Install Z shell (zsh)

Install Z shell (zsh)

Overview #

The Z shell, abbreviated zsh, is a Unix shell that functions as both an interactive command interpreter and a scripting language. It is compatible with the Bourne shell while providing advanced features such as programmable completion, extended globbing, and flexible prompt customization. This chapter describes how to install zsh on OpenBSD, set it as the login shell, and perform initial configuration.

A login shell is the command interpreter that starts when a user logs in to the system. An interactive shell is a shell that reads commands from a terminal.

Installation #

Install the zsh package from the OpenBSD packages collection. Run package management commands with root privileges.

# doas pkg_add zsh

Example output:

quirks-*-signed-on-*
zsh-*-*: ok

After installation, confirm the binary path and ensure it is permitted as a login shell.

$ command -v zsh
$ which zsh

On OpenBSD, zsh installs to /usr/local/bin/zsh. The list of valid login shells resides in /etc/shells. If /usr/local/bin/zsh does not appear in that file, add it.

# grep '^/usr/local/bin/zsh$' /etc/shells || echo /usr/local/bin/zsh | doas tee -a /etc/shells

Changing the Login Shell #

You can change the login shell with the chsh utility or by editing the user database with vipw. The chsh utility updates the shell for the invoking user and requires the target shell to be listed in /etc/shells.

Using chsh #

Set zsh as the login shell for the current user. Use the absolute path.

$ chsh -s /usr/local/bin/zsh

Log out and log in again to start the new shell.

Using vipw #

Alternatively, edit the user database with record locking using vipw. Locate the current entry and replace the shell field.

Display the zsh path for reference.

$ which zsh
/usr/local/bin/zsh

Edit the password database.

# vipw

Before:

user:*:1000:1000:Firstname Lastname:/home/user:/bin/ksh

After:

user:*:1000:1000:Firstname Lastname:/home/user:/usr/local/bin/zsh

Write the changes and exit the editor, then log out and log back in.

Initial Configuration #

On first start without user startup files, zsh displays the zsh-newuser-install helper. It offers to create or customize basic configuration files such as .zshenv, .zprofile, .zshrc, and .zlogin.

Example prompt:

This is the Z Shell configuration function for new users,
zsh-newuser-install.
You are seeing this message because you have no zsh startup files
(the files .zshenv, .zprofile, .zshrc, .zlogin in the directory
~). This function can help you with a few settings that should
make your use of the shell easier.

You can:

(q)  Quit and do nothing.  The function will be run again next time.

(0)  Exit, creating the file ~/.zshrc containing just a comment.
     That will prevent this function being run again.
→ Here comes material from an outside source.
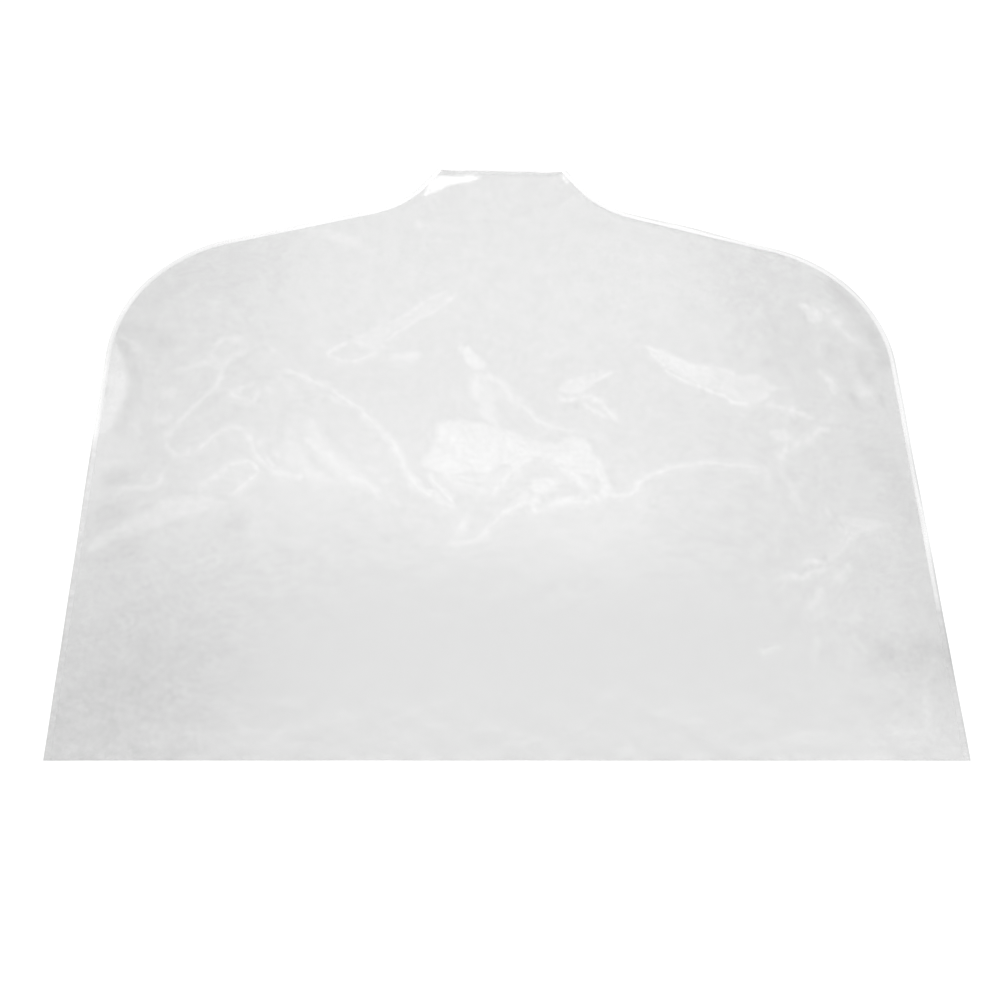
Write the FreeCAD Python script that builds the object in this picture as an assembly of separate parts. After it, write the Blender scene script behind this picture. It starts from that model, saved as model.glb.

(1)  Continue to the main menu.

--- Type one of the keys in parentheses ---

Choose option 1 to proceed with guided configuration. The wizard can set history behavior, completion, key bindings, and common shell options.

Example menu:

Please pick one of the following options:

(1)  Configure settings for history, i.e. command lines remembered
     and saved by the shell.  (Recommended.)

(2)  Configure the new completion system.  (Recommended.)

(3)  Configure how keys behave when editing command lines.  (Recommended.)

(4)  Pick some of the more common shell options.  These are simple "on"
     or "off" switches controlling the shell's features.

(0)  Exit, creating a blank ~/.zshrc file.

(a)  Abort all settings and start from scratch.  Note this will overwrite
     any settings from zsh-newuser-install already in the startup file.
     It will not alter any of your other settings, however.

(q)  Quit and do nothing else.  The function will be run again next time.
--- Type one of the keys in parentheses ---

If you prefer manual control, you can exit the wizard and create ~/.zshrc yourself.

$ : > ~/.zshrc

Optional: Using oh-my-zsh #

oh-my-zsh is a third-party configuration framework that provides themes and plugins for zsh. It maintains ~/.zshrc and related assets in ~/.oh-my-zsh. Because it modifies your shell startup files, review the install script and version control your configuration as needed.

Install the required tools and run the official installer. The commands below use curl and git.

# doas pkg_add curl git
$ sh -c 'REMOTE=https://raw.githubusercontent.com/ohmyzsh/ohmyzsh/master/tools/install.sh; \
          curl -fsSL "$REMOTE" -o /tmp/install.sh && sh /tmp/install.sh'

After installation, set a theme by editing ~/.zshrc. The following example selects the bira theme.

# ~/.zshrc
ZSH_THEME="bira"

Reload the configuration in the current shell session.

$ source ~/.zshrc

Applying Changes #

Configuration changes in ~/.zshrc take effect for new shells. To ensure a clean environment, log out and log back in. You can also start a new zsh instance to test incremental changes.

$ zsh -f

The -f option starts zsh without reading startup files, which is useful for troubleshooting configuration issues.